Future algorithmic research in the field will focus upon methods by which guidance can be incorporated into new or existing explorative algorithms at different levels of granularity. Preliminary areas that show promise include priority-based algorithms (Brin & Page, 1998), incremental computation (Sundaresh & Hudak, 1991) and state-based processing, which uses the concept of rollback to return to a previous intermediate state instead of re-instigating a new analysis. An associated area is the investigation of supporting frameworks that provide flexible interactive knowledge discovery environments (Roddick & Ceglar, 2001; Wrobel et al., 1996).

It seems likely that the majority of these techniques will remain domain-specific (if not task-specific) because of associated subjective interpretation. The challenge lies in the creation of generic sets of interaction mappings between the graphical interface and the underlying mining process. The development of such mappings was indicated by the research of the MERL team (D. Anderson, Anderson, Lesh, Marks, Perlin, Ratajczak & Ryall, 2000; Lesh, Marks & Patrignani, 2000) where a single set of interaction functions were effectively incorporated within two different problems domains, using different domain-specific presentations.

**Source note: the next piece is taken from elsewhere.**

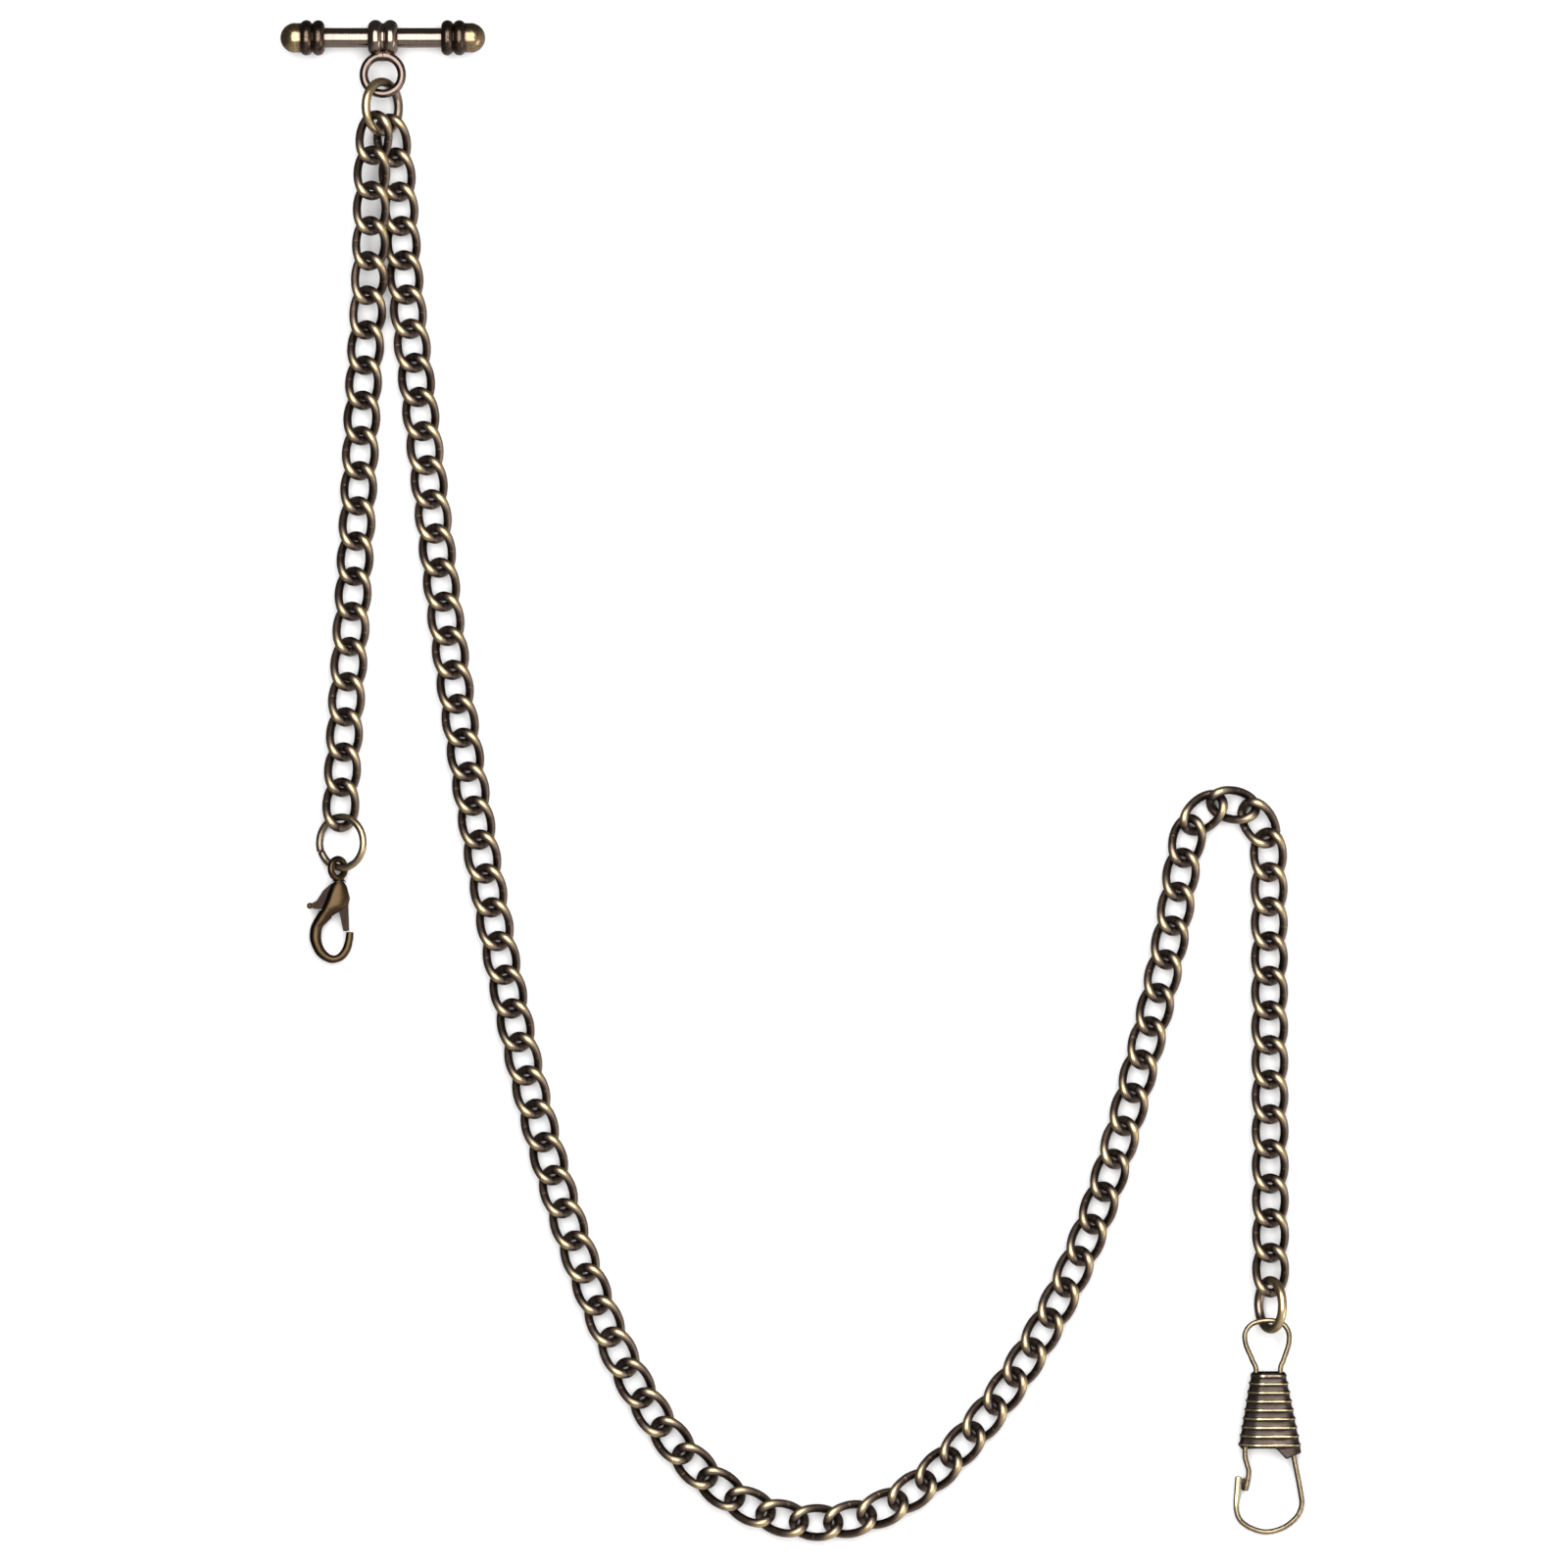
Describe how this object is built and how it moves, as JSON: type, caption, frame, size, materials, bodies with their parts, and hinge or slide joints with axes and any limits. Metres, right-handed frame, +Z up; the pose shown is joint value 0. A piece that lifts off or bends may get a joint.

Existing knowledge discovery tools do not adequately provide the capabilities to incorporate subjective measures of interestingness into the analysis process. Current analysis results in ineffective discovery processes, as heuristic measures cannot accurately portray what is potentially of interest to the user. As shown by the MERL team (Anderson et al., 2000) and Brin and Page (1998), subjective judgement can be incorporated by actively engaging the user in the mining process. Benefits include an accelerated knowledge discovery process and improved results. User participation in the mining process results in greater confidence in the correctness of the discovered patterns due to the sense of control that guidance capabilities provide.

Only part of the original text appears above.